A home 2 to 10 times the country’s average is certainly large enough to host all the amenities a high-net-worth client wants. However, a totally custom set might defer resale. For clients with multiple homes, it’s certainly taken into consideration. “Everyone wants to ensure their home maintains its value,” says Caleo. “The resale perspective can often serve as a helpful tiebreaker when choosing between different space planning options during the design process.”
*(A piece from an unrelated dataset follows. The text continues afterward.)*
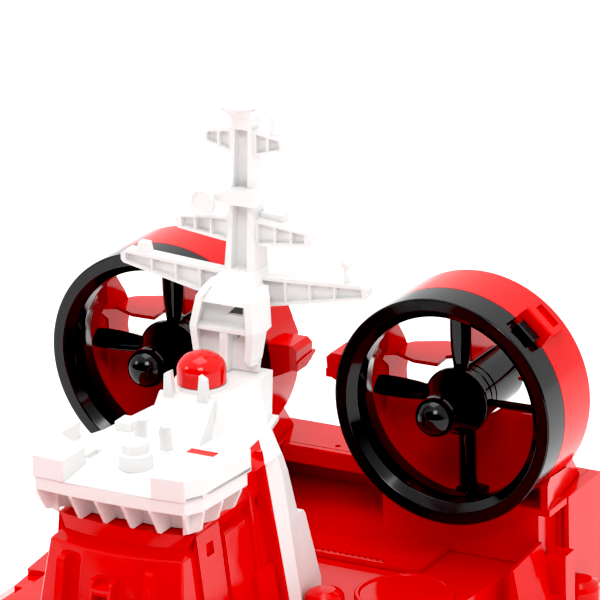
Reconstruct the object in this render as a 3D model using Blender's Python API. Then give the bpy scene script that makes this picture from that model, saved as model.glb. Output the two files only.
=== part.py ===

Interior drives the exterior
Whatever does make the cut determines the building’s massing. “If you look at McMansions, the form follows the function, and the function is the accumulation of amenities,” says Wagner. “It’s the interiorization of the city into a single building.” Amenity proliferation represents a more extreme definition of contemporary luxury living, she adds. “The mindset of the rich in America is that they have no obligation to social life,” Wagner says. In other words, they want to create a space where everything is at their fingertips and there’s no need for them to mix with the outside world.
This “castle doctrine,” Wagner calls it, finds its roots further back in history, as does the showiness of the mass, scale, amenities, and views offered by McModerns. At the front, these homes are screened for privacy with plants or behind gates. “After a maze of gardens or pathways, when you finally step into the entrance and foyer, you want the money shot,” says Ippolito. Once inside, “you want to design glimpses of it through all the windows as you pass the house.”
To Wagner, design that shields itself entirely from the street is “a very paranoid way of looking at architecture.” Ultimately, it can lend itself to an architectural form that is “modern-looking but not cohesive,” a jumble of outcropped rooms and boxy additions to maximize vistas.
Picking and choosing elements of midcentury style offers homeowners a taste of the prestige, without any of the true historical context. Much like a high-end hotel, McModern houses tap into fantasy, a very American version: fast, easy, and convenient.